Even with these steps, getting over the general malaise around trade policies will require some tangible commitment and a plan to modernize the World Trade Organization’s trade rules—including for intellectual property—and its dispute settlement mechanism. This would pave the way for higher global growth and a more sustainable debt burden.
It’s time for me to conclude.
Global debt is now more than three times global GDP. That is a headwind to growth and makes us vulnerable to another period of financial instability. The good news for Canadian businesses and households is that the financial system—globally and here at home—is safer than it was a decade ago thanks to much stronger safeguards. And, the global expansion is expected to continue even though it has slowed in recent quarters. For Canada, the economy is likely to be weaker in the first half of this year than we had forecast in January, but we still expect GDP growth to pick up later in the year.
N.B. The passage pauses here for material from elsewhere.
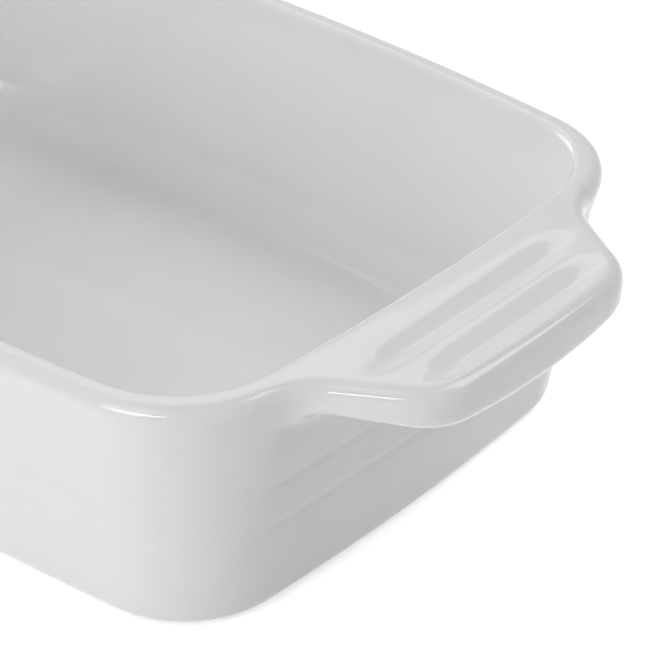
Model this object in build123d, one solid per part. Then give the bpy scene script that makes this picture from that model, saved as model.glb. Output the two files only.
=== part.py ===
from build123d import *
from math import atan2, cos, degrees, radians, sin, tan
import os

# A deep rectangular oven dish in glazed stoneware, with a lug handle at each end.
# The origin is at the middle of the foot, +X runs along the dish and +Z is up.

# Rim, measured outside
rim_length = 330
rim_width = 230
dish_height = 86
rim_corner_radius = 41.4

# The sides bow outwards: half of the angle that each side turns through
long_side_turn = 6.6
short_side_turn = 4.0

# Outer wall at the foot
wall_lean = 12
foot_corner_radius = 35.6
foot_edge_radius = 6.5

# Inside of the dish
rim_thickness = 9
inner_rim_corner_radius = 35
wall_thickness = 8
inner_foot_corner_radius = 30
floor_thickness = 6.5
cove_radius = 20

# Roundings of the rim
rim_outer_radius = 5
rim_inner_radius = 2.5

# Two thin grooves that run round the outer wall
groove_heights = [49.8, 33.8]
groove_width = 2.4
groove_depth = 0.5

# Foot ring
foot_ring_width = 6
foot_recess = 2
foot_recess_radius = 1.5

# Lug handles
handle_reach = 35
handle_thickness = 17.5
handle_arch_radius = 380
handle_bow_radius = 500
handle_grip_width = 62
handle_corner_radius = 22
handle_flare_angle = 31.5
handle_neck_radius = 6
handle_lower_radius = 7

# Two finger valleys across the top of each handle
valley_reaches = [8, 22.6]
valley_lengths = [80, 70]
valley_depth = 1.8
valley_radius = 3.2
valley_lip_radius = 4

# Glaze
glaze_thickness = 0.4
foot_bare_height = 1
foot_bare_setback = 1

# How far a cutting shape runs past what it cuts
overrun = 5


def outline(half_length, half_width, corner_radius, height):
    """Closed plan outline of the dish: four bowed sides and four tangent corner arcs."""
    side_rise = tan(radians(long_side_turn) / 2)
    end_rise = tan(radians(short_side_turn) / 2)
    corner_x = half_length - corner_radius - end_rise * (half_width - corner_radius)
    corner_x = corner_x / (1 - end_rise * side_rise)
    corner_y = half_width - corner_radius - side_rise * corner_x
    side_radius = corner_radius + corner_x / sin(radians(long_side_turn))
    end_radius = corner_radius + corner_y / sin(radians(short_side_turn))
    corner_turn = 90 - long_side_turn - short_side_turn
    end_centre = half_length - end_radius
    side_centre = half_width - side_radius
    arcs = []
    for turn, flip in ((0, 1), (180, -1)):
        end_start = turn - short_side_turn
        right_start = turn + short_side_turn
        side_start = turn + 90 - long_side_turn
        left_start = turn + 90 + long_side_turn
        arcs.append(CenterArc((flip * end_centre, 0), end_radius, end_start, 2 * short_side_turn))
        arcs.append(CenterArc((flip * corner_x, flip * corner_y), corner_radius, right_start, corner_turn))
        arcs.append(CenterArc((0, flip * side_centre), side_radius, side_start, 2 * long_side_turn))
        arcs.append(CenterArc((-flip * corner_x, flip * corner_y), corner_radius, left_start, corner_turn))
    return Pos(0, 0, height) * Wire(arcs)


def lean_share(height):
    """How far down the wall a height lies: 0 at the rim and 1 at the foot."""
    return 1 - height / dish_height


def outer_outline(height, skin):
    """Outline of the outer wall at a height, drawn in by the skin."""
    share = lean_share(height)
    inset = wall_lean * share + skin
    corner = rim_corner_radius + (foot_corner_radius - rim_corner_radius) * share - skin
    return outline(rim_length / 2 - inset, rim_width / 2 - inset, corner, height)


def inner_outline(height, skin):
    """Outline of the inner wall at a height, moved out by the skin."""
    share = lean_share(height)
    inset = rim_thickness + (wall_lean + wall_thickness - rim_thickness) * share - skin
    corner = inner_rim_corner_radius + (inner_foot_corner_radius - inner_rim_corner_radius) * share + skin
    return outline(rim_length / 2 - inset, rim_width / 2 - inset, corner, height)


def wall_block(skin):
    """Solid block inside the outer wall, rounded at the foot."""
    low = outer_outline(skin, skin)
    high = outer_outline(dish_height - skin, skin)
    block = Solid.make_loft([low, high], ruled=True)
    foot_edges = block.edges().group_by(Axis.Z)[0]
    return fillet(foot_edges, foot_edge_radius - skin)


def lug_outline(skin):
    """Plan of one lug, on the +X end: a bowed grip edge, round corners and sides that flare to the rim."""
    bow_centre = rim_length / 2 + handle_reach - handle_bow_radius
    corner_y = handle_grip_width / 2
    corner_reach = handle_bow_radius - handle_corner_radius
    corner_x = bow_centre + (corner_reach**2 - corner_y**2) ** 0.5
    bow_turn = degrees(atan2(corner_y, corner_x - bow_centre))
    side_angle = 90 - handle_flare_angle
    root_x = rim_length / 2 - 2 * rim_thickness
    corner_radius = handle_corner_radius - skin
    side_x = corner_x + corner_radius * cos(radians(side_angle))
    side_y = corner_y + corner_radius * sin(radians(side_angle))
    root_y = side_y + (side_x - root_x) * tan(radians(handle_flare_angle))
    return Wire(
        [
            CenterArc((bow_centre, 0), handle_bow_radius - skin, -bow_turn, 2 * bow_turn),
            CenterArc((corner_x, corner_y), corner_radius, bow_turn, side_angle - bow_turn),
            Line((side_x, side_y), (root_x, root_y)),
            Line((root_x, root_y), (root_x, -root_y)),
            Line((root_x, -root_y), (side_x, -side_y)),
            CenterArc((corner_x, -corner_y), corner_radius, -side_angle, side_angle - bow_turn),
        ]
    )


def lug_plate(skin):
    """Lug on the +X end, arched underneath and still square at its top edge."""
    low = dish_height - handle_thickness
    block = extrude(Pos(0, 0, low) * Face(lug_outline(skin)), handle_thickness - skin)
    arch_middle = Pos(rim_length / 2, 0, low + handle_arch_radius)
    arch = arch_middle * Rot(0, 90, 0) * Cylinder(handle_arch_radius - skin, 2 * handle_arch_radius)
    plate = block & arch
    under = plate.faces().sort_by(Axis.Z)[0]
    lower_edges = under.edges().sort_by(Axis.X)[1:]
    return fillet(lower_edges, handle_lower_radius - skin)


def with_lugs(block, skin):
    """Block with a lug on each end, blended into the wall."""
    plate = lug_plate(skin)
    solid = block
    for turn in (0, 180):
        placed = Rot(0, 0, turn) * plate
        joined = solid + placed
        seams = new_edges(solid, placed, combined=joined)
        solid = fillet(seams, handle_neck_radius + skin)
    return solid


def cavity(skin):
    """The space inside the dish, with the cove round the floor."""
    low = inner_outline(foot_recess + floor_thickness - skin, skin)
    high = inner_outline(dish_height + overrun, skin)
    space = Solid.make_loft([low, high], ruled=True)
    return fillet(space.edges().group_by(Axis.Z)[0], cove_radius + skin)


def rounded_rim(solid, skin):
    """Solid with the rounding all round its outer top edge and the tight one inside the rim."""
    top = solid.faces().sort_by(Axis.Z)[-1]
    solid = fillet(top.outer_wire().edges(), rim_outer_radius - skin)
    top = solid.faces().sort_by(Axis.Z)[-1]
    return fillet(top.inner_wires()[0].edges(), rim_inner_radius - skin)


def valley(reach, length, skin):
    """One finger valley of the +X lug: a round bar with ball ends, to be cut out of the top."""
    radius = valley_radius + skin
    middle = Pos(rim_length / 2 + reach, 0, dish_height + valley_radius - valley_depth)
    half = length / 2 - valley_radius
    bar = middle * Rot(90, 0, 0) * Cylinder(radius, 2 * half)
    for end in (-half, half):
        bar += middle * Pos(0, end, 0) * Sphere(radius)
    return bar


def with_valleys(solid, skin):
    """Solid with the finger valleys sunk into both lugs and their lips rounded."""
    for turn in (0, 180):
        for reach, length in zip(valley_reaches, valley_lengths):
            cutter = Rot(0, 0, turn) * valley(reach, length, skin)
            cut = solid - cutter
            lips = new_edges(solid, cutter, combined=cut).group_by(Axis.Z)[-1]
            solid = fillet(lips, valley_lip_radius - skin)
    return solid


def wall_groove(height, skin):
    """Ring that cuts one shallow groove round the outer wall."""
    radius = ((groove_width / 2) ** 2 + groove_depth**2) / (2 * groove_depth)
    path = outer_outline(height, groove_depth - radius)
    section = Plane(path @ 0, z_dir=path % 0) * Circle(radius + skin)
    return sweep(section, path)


def foot_hollow(skin):
    """The recess under the floor, inside the foot ring."""
    plan = outer_outline(0, foot_edge_radius + foot_ring_width - skin)
    hollow = extrude(Pos(0, 0, -overrun) * Face(plan), overrun + foot_recess + skin)
    return fillet(hollow.edges().group_by(Axis.Z)[-1], foot_recess_radius + skin)


def dish(skin):
    """The whole dish as one solid, drawn in by the skin all over."""
    solid = with_lugs(wall_block(skin), skin)
    solid = solid - cavity(skin)
    solid = rounded_rim(solid, skin)
    solid = with_valleys(solid, skin)
    for height in groove_heights:
        solid = solid - wall_groove(height, skin)
    return solid - foot_hollow(skin)


def bare_foot(skin):
    """The ground ring that the dish stands on, where the clay shows."""
    outer = Face(outer_outline(0, foot_edge_radius + foot_bare_setback))
    inner = Face(outer_outline(0, foot_edge_radius + foot_ring_width - skin))
    return extrude(outer - inner, foot_bare_height)


def bare_zone():
    """The space below the glaze line, where no glaze lies."""
    low_corner = (Align.CENTER, Align.CENTER, Align.MIN)
    return Pos(0, 0, foot_bare_height - overrun) * Box(rim_length, rim_width, overrun, align=low_corner)


body = dish(glaze_thickness) + bare_foot(glaze_thickness)
glaze = dish(0) - body - bare_zone()
glaze_solids = glaze.solids().sort_by(SortBy.VOLUME)

os.makedirs("parts", exist_ok=True)
export_step(body, "parts/stoneware_body.step")
export_step(glaze_solids[-1], "parts/glaze_coat.step")
export_step(glaze_solids[0], "parts/underside_glaze.step")
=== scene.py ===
from math import atan2, cos, pi, radians, sin, tan

import bpy
import numpy as np
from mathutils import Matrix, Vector


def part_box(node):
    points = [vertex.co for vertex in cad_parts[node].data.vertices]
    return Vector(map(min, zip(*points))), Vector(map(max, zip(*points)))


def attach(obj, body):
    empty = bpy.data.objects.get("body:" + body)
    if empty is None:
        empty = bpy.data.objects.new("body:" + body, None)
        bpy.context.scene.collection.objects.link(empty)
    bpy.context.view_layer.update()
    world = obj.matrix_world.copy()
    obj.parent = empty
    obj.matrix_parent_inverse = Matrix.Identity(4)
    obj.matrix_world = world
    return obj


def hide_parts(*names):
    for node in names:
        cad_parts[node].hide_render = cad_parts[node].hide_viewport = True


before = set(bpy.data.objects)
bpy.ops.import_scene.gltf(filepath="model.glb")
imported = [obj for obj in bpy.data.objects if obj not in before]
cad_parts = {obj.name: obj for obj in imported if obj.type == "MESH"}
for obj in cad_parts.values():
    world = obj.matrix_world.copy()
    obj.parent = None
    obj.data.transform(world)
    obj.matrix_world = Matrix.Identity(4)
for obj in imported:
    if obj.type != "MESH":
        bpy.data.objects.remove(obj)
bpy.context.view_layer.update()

# Stoneware body
# The basin, its foot ring and the two lug handles are one casting of pale clay, fired hard.
# Its foot ring is ground flat after firing, so the bare clay shows only there.

dish_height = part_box("glaze_coat")[1].z
rim_half_length = 0.165
rim_half_width = 0.1149
rim_corner_radius = 0.0414
rim_thickness = 0.009
rim_outer_radius = 0.005
rim_inner_radius = 0.0025
end_turn = radians(4.0)
side_turn = radians(6.6)
wall_lean = 0.012
wall_thickness = 0.008
foot_corner_radius = 0.0356
foot_edge_radius = 0.0065
inner_rim_corner_radius = 0.035
inner_foot_corner_radius = 0.030
floor_height = 0.0085
cove_radius = 0.020
lip_hollow_depth = 0.0006
lip_hollow_height = 0.0705
lip_hollow_spread = 0.006
groove_heights = (0.0498, 0.0338)
groove_depth = 0.00028
groove_spread = 0.0017
glaze_thickness = 0.0004
glaze_line = 0.001
foot_recess = 0.002
foot_recess_radius = 0.0015
foot_ring_width = 0.006
foot_bare_setback = 0.001
foot_ring_inset = foot_edge_radius + foot_ring_width
foot_ring_setback = foot_edge_radius + foot_bare_setback

lug_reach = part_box("glaze_coat")[1].x - rim_half_length
lug_thickness = 0.0175
lug_arch_radius = 0.38
lug_bow_radius = 0.5
lug_corner_radius = 0.022
lug_corner_y = 0.031
lug_flare = 31.5
lug_side_facing = radians(90 - lug_flare)
lug_neck_radius = 0.007
lug_lower_radius = 0.007
lug_root_x = rim_half_length - 2 * rim_thickness
lug_bow_centre = rim_half_length + lug_reach - lug_bow_radius
lug_corner_x = lug_bow_centre + ((lug_bow_radius - lug_corner_radius) ** 2 - lug_corner_y**2) ** 0.5
skirt_low = 0.056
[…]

That said, more needs to be done to further reduce the downside risks. A long-lasting resolution to the current trade war is at the top of my list because the conflict is threatening growth around the world right now. Credible fiscal and monetary policies, and nimble financial system safeguards, are at the core of limiting vulnerabilities and promoting longer-term resilience for all countries.
What’s at stake is the future prosperity of many people, at a time when stability is sorely needed.
I would like to thank Rhys Mendes, Gitanjali Kumar and Grahame Johnson for their help in preparing this speech.